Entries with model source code
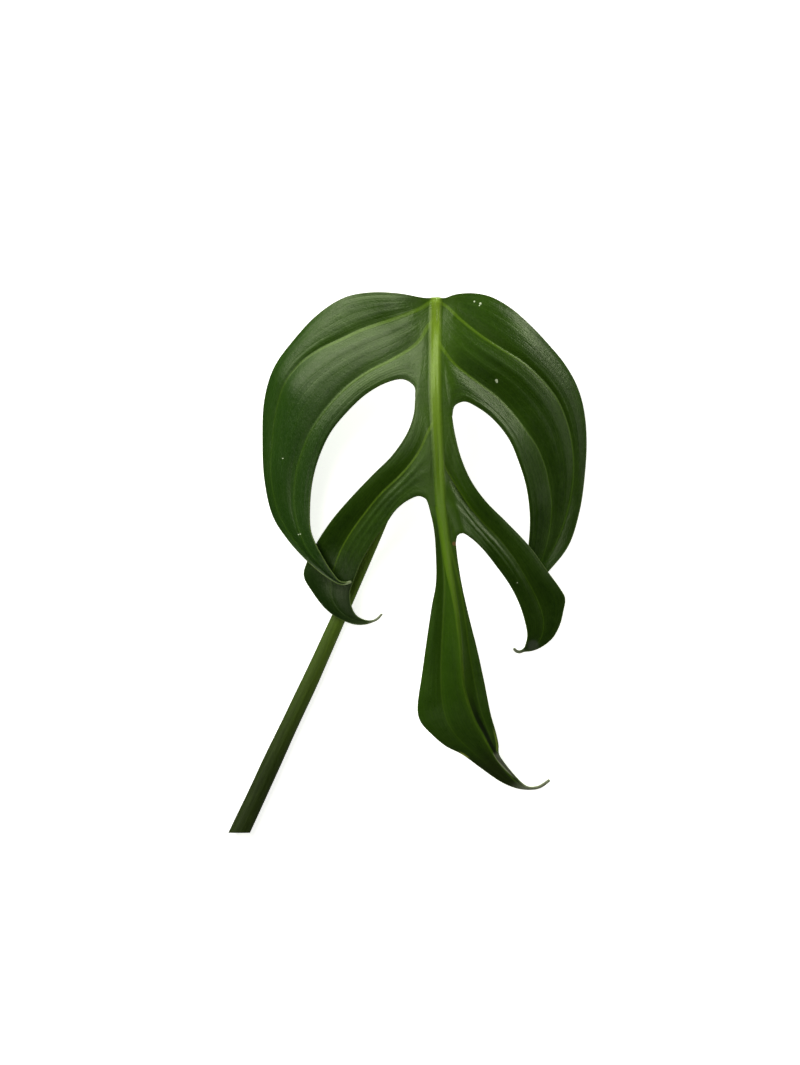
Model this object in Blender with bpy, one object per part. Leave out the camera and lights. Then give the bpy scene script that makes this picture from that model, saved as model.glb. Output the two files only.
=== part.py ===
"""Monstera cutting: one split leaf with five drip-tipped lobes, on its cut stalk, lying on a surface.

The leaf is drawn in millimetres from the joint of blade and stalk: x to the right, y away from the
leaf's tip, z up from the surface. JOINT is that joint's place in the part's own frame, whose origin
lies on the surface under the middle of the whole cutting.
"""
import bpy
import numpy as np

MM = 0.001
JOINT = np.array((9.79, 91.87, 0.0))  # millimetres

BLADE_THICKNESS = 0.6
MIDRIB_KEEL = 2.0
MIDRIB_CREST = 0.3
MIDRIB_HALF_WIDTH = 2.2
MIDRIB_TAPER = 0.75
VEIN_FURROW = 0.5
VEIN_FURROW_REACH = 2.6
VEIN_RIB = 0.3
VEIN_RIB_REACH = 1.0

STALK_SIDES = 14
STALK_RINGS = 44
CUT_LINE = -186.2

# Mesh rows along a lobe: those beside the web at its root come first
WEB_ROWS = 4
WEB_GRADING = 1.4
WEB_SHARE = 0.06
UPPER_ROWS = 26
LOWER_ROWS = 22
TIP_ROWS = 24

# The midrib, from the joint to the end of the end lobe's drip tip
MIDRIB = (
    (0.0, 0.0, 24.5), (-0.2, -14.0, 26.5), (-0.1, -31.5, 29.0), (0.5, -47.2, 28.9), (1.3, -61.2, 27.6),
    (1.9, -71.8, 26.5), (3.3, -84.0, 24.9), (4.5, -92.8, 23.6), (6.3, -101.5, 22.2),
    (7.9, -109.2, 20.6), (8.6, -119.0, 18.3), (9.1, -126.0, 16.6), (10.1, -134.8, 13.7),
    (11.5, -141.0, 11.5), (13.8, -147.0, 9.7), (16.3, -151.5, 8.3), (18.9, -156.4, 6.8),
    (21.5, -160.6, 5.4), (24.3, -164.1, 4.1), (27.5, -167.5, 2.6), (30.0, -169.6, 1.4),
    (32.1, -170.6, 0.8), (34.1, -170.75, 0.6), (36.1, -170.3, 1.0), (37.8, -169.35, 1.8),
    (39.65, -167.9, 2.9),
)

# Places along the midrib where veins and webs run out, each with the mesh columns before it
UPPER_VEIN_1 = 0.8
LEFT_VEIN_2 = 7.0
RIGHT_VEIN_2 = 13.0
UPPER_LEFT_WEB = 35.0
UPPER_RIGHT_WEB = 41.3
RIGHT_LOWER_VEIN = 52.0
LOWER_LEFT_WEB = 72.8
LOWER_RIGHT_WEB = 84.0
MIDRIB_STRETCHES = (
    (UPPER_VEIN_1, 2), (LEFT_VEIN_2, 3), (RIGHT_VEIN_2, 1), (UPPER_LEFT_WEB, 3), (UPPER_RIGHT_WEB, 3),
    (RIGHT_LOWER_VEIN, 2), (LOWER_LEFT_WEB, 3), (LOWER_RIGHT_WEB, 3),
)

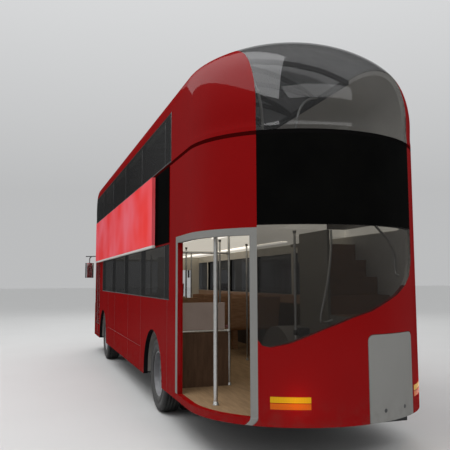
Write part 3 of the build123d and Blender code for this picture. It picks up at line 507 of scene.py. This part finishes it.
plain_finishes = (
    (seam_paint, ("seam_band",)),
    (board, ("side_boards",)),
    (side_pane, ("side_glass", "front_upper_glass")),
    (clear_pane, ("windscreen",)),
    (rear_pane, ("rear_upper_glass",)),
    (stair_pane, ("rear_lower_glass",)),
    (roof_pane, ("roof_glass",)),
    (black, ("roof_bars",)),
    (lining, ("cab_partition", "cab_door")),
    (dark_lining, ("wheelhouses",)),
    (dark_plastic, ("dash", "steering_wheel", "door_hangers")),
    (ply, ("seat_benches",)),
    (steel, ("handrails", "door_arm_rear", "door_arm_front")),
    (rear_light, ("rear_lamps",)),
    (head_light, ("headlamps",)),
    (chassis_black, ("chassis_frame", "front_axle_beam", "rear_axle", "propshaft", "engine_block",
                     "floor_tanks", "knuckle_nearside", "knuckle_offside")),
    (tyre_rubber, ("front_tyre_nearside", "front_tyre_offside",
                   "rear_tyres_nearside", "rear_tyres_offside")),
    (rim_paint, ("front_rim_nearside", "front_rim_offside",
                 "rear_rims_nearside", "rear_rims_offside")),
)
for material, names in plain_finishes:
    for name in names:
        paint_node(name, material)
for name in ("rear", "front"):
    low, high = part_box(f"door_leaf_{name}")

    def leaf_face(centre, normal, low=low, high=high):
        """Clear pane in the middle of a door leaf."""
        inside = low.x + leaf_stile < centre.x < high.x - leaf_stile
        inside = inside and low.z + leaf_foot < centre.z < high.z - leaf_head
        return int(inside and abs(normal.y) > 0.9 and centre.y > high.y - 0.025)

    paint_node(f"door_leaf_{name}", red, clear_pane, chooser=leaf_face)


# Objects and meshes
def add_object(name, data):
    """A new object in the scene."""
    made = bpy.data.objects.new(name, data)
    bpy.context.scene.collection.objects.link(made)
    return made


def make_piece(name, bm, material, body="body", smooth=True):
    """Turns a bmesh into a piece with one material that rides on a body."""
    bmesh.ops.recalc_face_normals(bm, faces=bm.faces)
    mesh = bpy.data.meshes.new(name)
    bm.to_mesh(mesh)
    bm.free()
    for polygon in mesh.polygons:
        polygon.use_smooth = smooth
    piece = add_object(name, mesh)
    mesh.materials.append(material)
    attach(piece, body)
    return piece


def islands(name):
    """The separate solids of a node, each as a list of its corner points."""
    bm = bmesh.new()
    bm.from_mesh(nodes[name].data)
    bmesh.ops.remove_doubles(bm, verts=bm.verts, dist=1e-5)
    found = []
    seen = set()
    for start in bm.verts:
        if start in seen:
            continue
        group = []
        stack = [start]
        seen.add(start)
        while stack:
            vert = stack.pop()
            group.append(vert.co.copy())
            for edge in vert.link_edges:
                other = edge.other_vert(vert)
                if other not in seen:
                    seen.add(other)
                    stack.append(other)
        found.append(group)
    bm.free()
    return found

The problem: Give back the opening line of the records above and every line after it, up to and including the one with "JOINT = np.array((9.79, 91.87, 0.0))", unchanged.

Exercise answer:
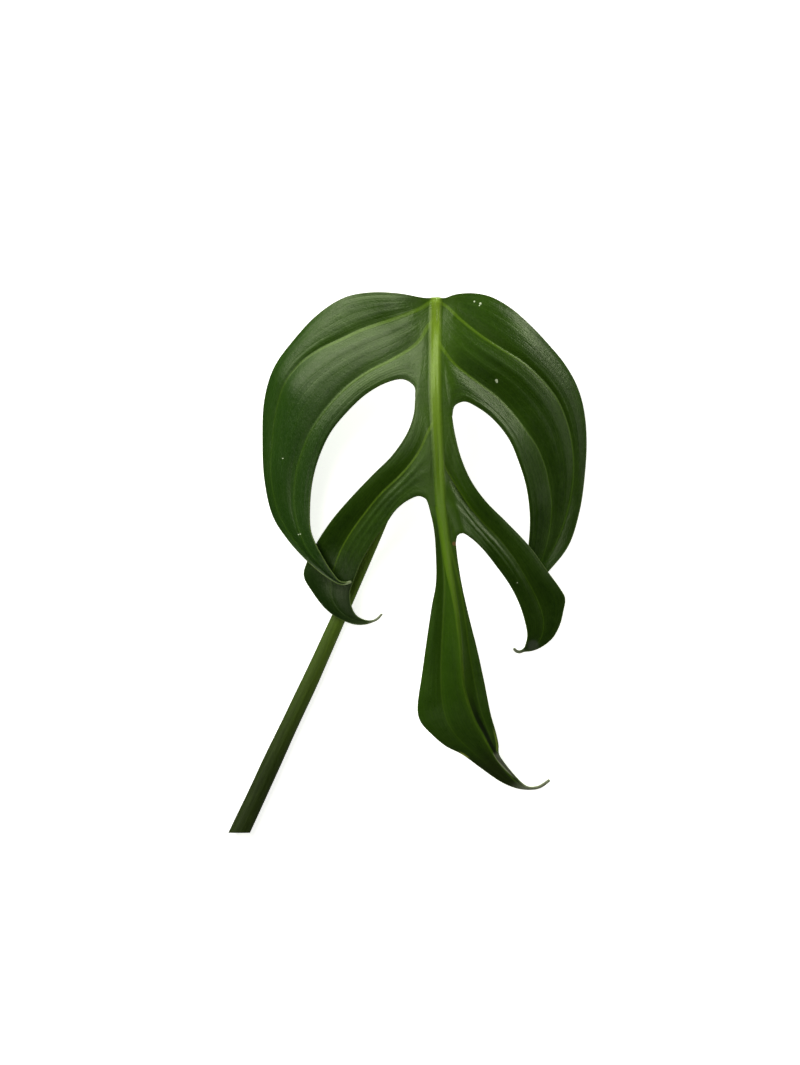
Model this object in Blender with bpy, one object per part. Leave out the camera and lights. Then give the bpy scene script that makes this picture from that model, saved as model.glb. Output the two files only.
=== part.py ===
"""Monstera cutting: one split leaf with five drip-tipped lobes, on its cut stalk, lying on a surface.

The leaf is drawn in millimetres from the joint of blade and stalk: x to the right, y away from the
leaf's tip, z up from the surface. JOINT is that joint's place in the part's own frame, whose origin
lies on the surface under the middle of the whole cutting.
"""
import bpy
import numpy as np

MM = 0.001
JOINT = np.array((9.79, 91.87, 0.0))  # millimetres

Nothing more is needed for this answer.